Liangzhe Circuit (997–1160s) was one of the major circuits during the Song dynasty (960–1279). Its administrative area corresponds roughly to modern Zhejiang, Shanghai, and southern Jiangsu (the portion east of Changzhou, between Lake Tai and the Yangtze). The fertile Yangtze River Delta lay within Liangzhe Circuit, as did Lake Tai. Liangzhe was the wealthiest circuit in Song.

The capital of Liangzhe Circuit was Hang Prefecture (renamed Lin'an Prefecture in 1129, when it became the Song capital).

==History==
Liangzhe Circuit was created in 997, about 19 years after the Wuyue (907–978) king Qian Chu surrendered his kingdom to the Song dynasty. The name Liangzhe (兩浙, "the Two Zhes") had been in use to refer to the two Tang dynasty (618–907) circuits East and West Zhejiang (Zhedong and Zhexi), both created in 758 and later controlled by Wuyue. Liangzhe Circuit was not identical to the territory of the Wuyue realm: it included former Southern Tang prefectures like Chang Prefecture and Run Prefecture, but not Fu Prefecture.

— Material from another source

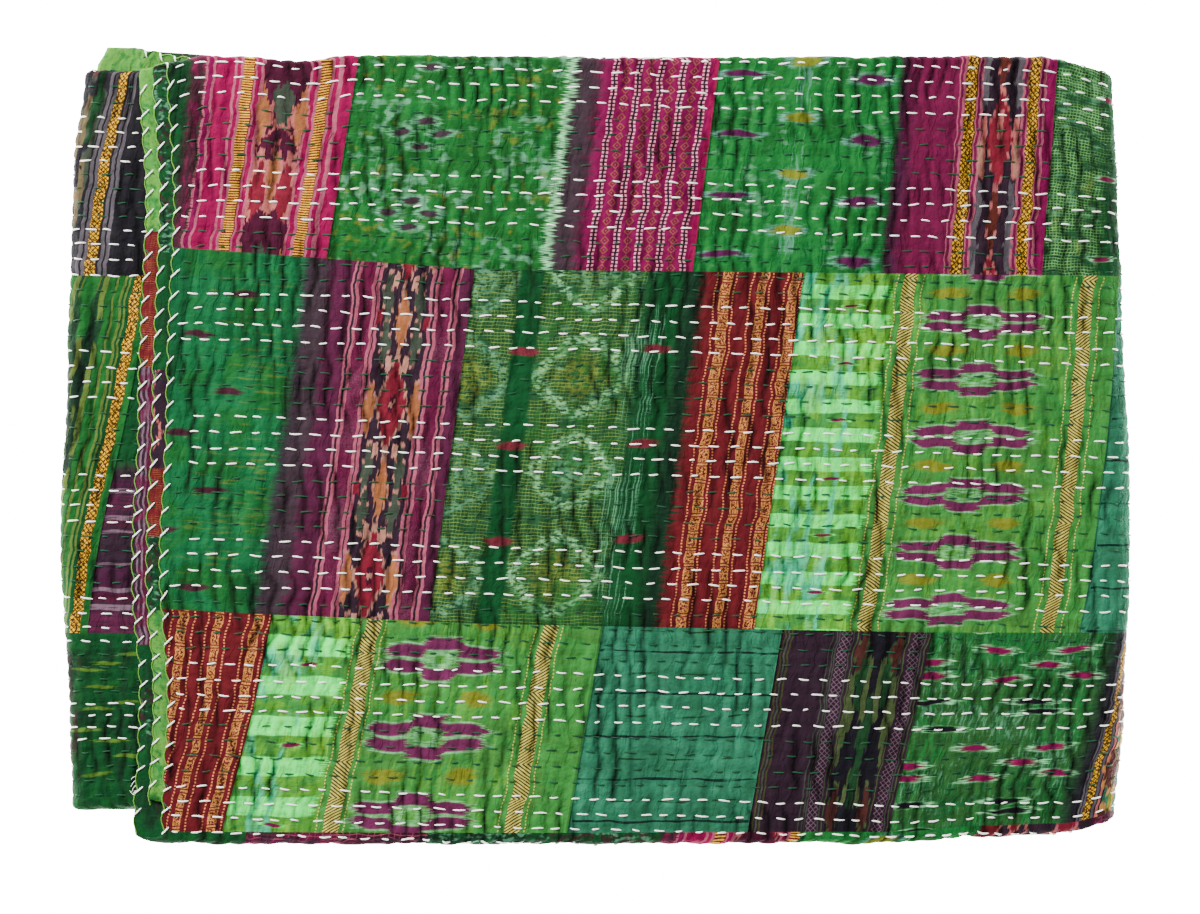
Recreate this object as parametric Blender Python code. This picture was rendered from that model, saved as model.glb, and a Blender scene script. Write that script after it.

In 1074, Liangzhe Circuit was divided into 2 circuits: East and West Liangzhe, but quickly recombined. After another brief split between 1076 and 1077, Liangzhe Circuit was permanently split in two in the 1160s. (In 1127, following the Jingkang incident, Zhao Gou (Emperor Gaozong) reestablished the Song dynasty in Hang Prefecture, which he renamed to Lin'an Prefecture in 1129.)